Left unexplained is why “medical staff” initially reported that the guard had markings on his neck that were similar to a prick that an injection might leave. Let me suggest a few possibilities: a birthmark, a freckle, a recent cut from shaving, a bug bite. The human mind, including that of a medical professional or a detective, is highly suggestible. A marking noticed on the neck after someone claims a stabbing occurred? The eyewitness mind fills in the blanks. We believe what we think we saw. But we have no idea what we saw. It’s not malicious, usually. It’s human. The world is full of dizzying details, terabytes of information passing through our viewfinders in chaotic moments. In order to make sense of anything—just to maintain even the vague illusion that our lives exist as a linear narrative—our brains filter almost everything out, relying on context and previous experiences to complete the picture.
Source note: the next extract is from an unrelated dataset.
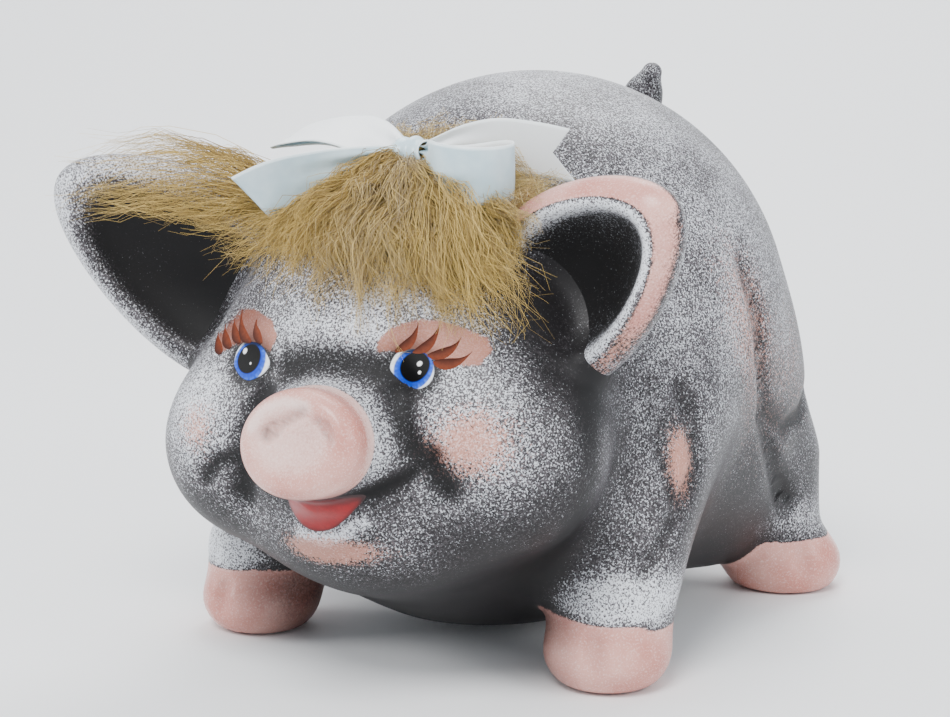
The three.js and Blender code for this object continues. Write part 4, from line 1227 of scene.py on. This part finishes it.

Often, what we think we saw was not there. That’s why eyewitness accounts like the ones from Astroworld should always be carefully assessed before, say, repeating them at a live media press conference.
I’ve lost track of how many patients I have revived from near-fatal opioid overdoses by administering naloxone. But I’ve never once had a patient who, once revived, didn’t know how they ended up under my care. There remains an opioid epidemic in this country. Fortunately, there’s not an epidemic of random would-be murderers trying to kill strangers with opioids. We have enough real problems. We don’t need to invent any fake ones.